The midday Metro cars coming into D.C. on Saturday, Nov. 15, were filled with supporters of marriage equality for same-sex couples. The riders carried signs declaring ”Equality for All,” ”No to H8,” and similar messages on their way to the Capitol to join a quickly called protest against California’s Proposition 8.
Though it may have come together quickly, organizers say it attracted about 5,000 people. Proposition 8, a state-constitutional ban on same-sex marriages, trumps an earlier California Supreme Court ruling extending marriage rights to gays and lesbians, was approved by a majority of California voters in the past election.
Reacting to that loss, D.C. joined other major cities Nov. 15 in protesting, thanks in part to the organizing efforts of Kellan Baker, a graduate student from George Washington University, and an online entity, JoinTheImpact.com.
”I’m originally from California, but I live in D.C. now and I was interested in being involved in whatever was going on [here],” says Baker. ”[Join the Impact] put out a call for volunteers to organize in their local cities. I put my name forward for D.C. and was sort of incorporated into the national organizing team.”
Baker says he spread the word about the protest through the Internet, specifically the social-networking Web site Facebook.

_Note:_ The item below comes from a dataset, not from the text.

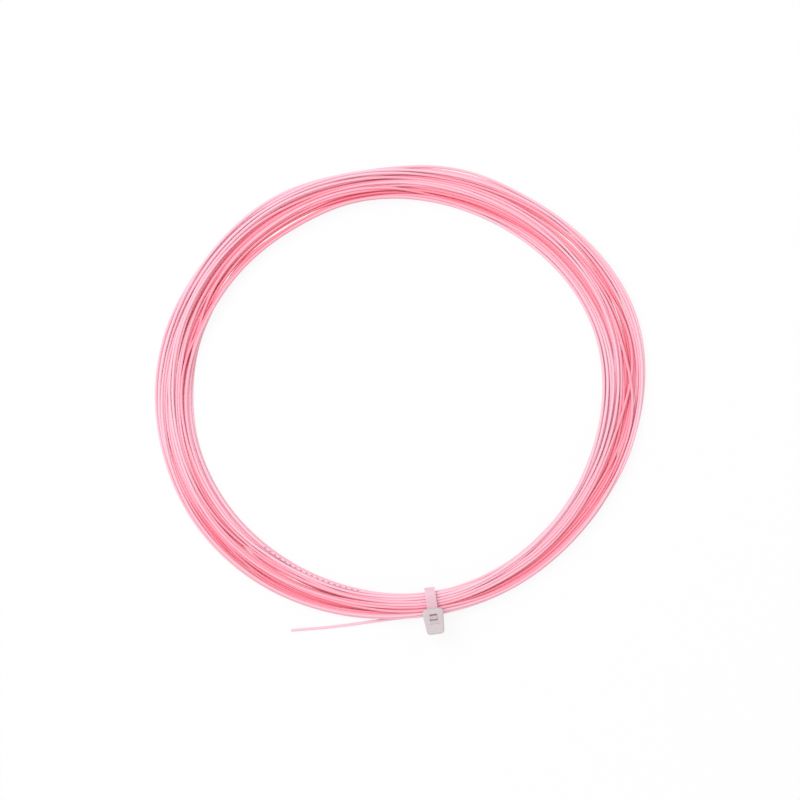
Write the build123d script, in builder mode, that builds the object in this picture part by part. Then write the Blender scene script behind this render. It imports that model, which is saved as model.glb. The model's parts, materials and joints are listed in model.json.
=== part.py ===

Among those at the local rally and march was 19-year-old Caitlin Macintyre, who spoke to the crowd about her two dads.
”I am a proud daughter of two gay men who have been together for 10 years, who I love very much,” she said Saturday. ”All my life I’ve been told that my family is ‘less than,’ that we’re not good enough, that we’re not whole. But I’m here to say that we are whole. … It’s not enough for us to love ourselves, we have to teach others how to love us. … We have to stop listening to messages of hate. We need to go to communities that don’t want us, and we have to make sure that we speak to them.”
The crowd stepped off from an area at the northern side of the Capitol Reflection Pool at about 2 p.m. and marched down Constitution Avenue toward the White House, then rallied in Lafayette Square in front of the White House.
Washington Metropolitan Police Chief Cathy Lanier was on hand, reckoning that the rain did not deter protesters.
”It’s unfortunate that the rain decided to open up on everybody right about the time that everybody started marching. If it’s any consolation, it got my motorcades at the same time,” she said while directing marchers to the square. ”What a great crowd. There are a lot of folks out here.”
Despite the rain, Gwen from Rockville, who asked that her last name not be used, kept on marching.
”It was beautiful to see so many people come out even in the soaking rain. I don’t know what the number count was, but this has been an incredible affirmation,” she said. ”Gay people, straight people — it’s been beautiful.
”I think the extensive protests across the nation are sending a very clear message to the people who financed the Proposition 8 amendment that we are not going to stand for this crap anymore. We are not going to roll over and take it. Gay people will stand up again, as we have in the past.”
Travis Ballie, a student at American University, used a megaphone to convey an encouraging message to marchers at Lafayette Square.
”We may not have won in some places,” he said, ”but we are winning, and will continue to win, but only if you do three things: stay active, thank an organizer, [and] become an organizer.”
Bailey thanked ”people of faith who are our allies and who are also in our community.”
That included Azariah Southworth, former host of a Christian television show, who came out in April.
”A year ago I would not have been here,” Southworth said. ”A year ago I was hosting a Christian TV show on the largest Christian network in the world and … when I came out this past April … I was ostracized by the people who called me their friend, people that call themselves Christians. It was hard, it was a struggle, … but then Jesus showed me who he was and that he is true love and that God is not concerned with who we love, but how we love.”
As Southworth spoke, the large crowd who had marched to Lafayette Square chanted the same chorus heard sporadically throughout the day: ”What do we want? Equality!”
Chris Millis, who lives in the District, said it was a message heard loud and clear.
”We got a message across, especially to the people who were honking and waving, that we’re here and that we want the same rights that everybody else does.”
Tyrone Hanley, president of D.C.’s Youth Pride Alliance, was pleased with the number of people who braved the wind and rain for the sake of equality.
”Usually we don’t get this kind of turnout unless it’s a High Heel Race, so it’s really exciting to see gay people and our allies coming together on an event that’s not a social event, but coming here for our rights.”
A couple days after the event, given a chance to digest the Nov. 15 march and rally, Baker called it ”incredible.”
”Especially because there was actually a tornado watch. A tornado had touched down in North Carolina and it was coming up to us,” he said. ”That was the weather front that hit us, but we hardly lost anybody. I was very happy when we got to the park at the end and the skies cleared for a bit.”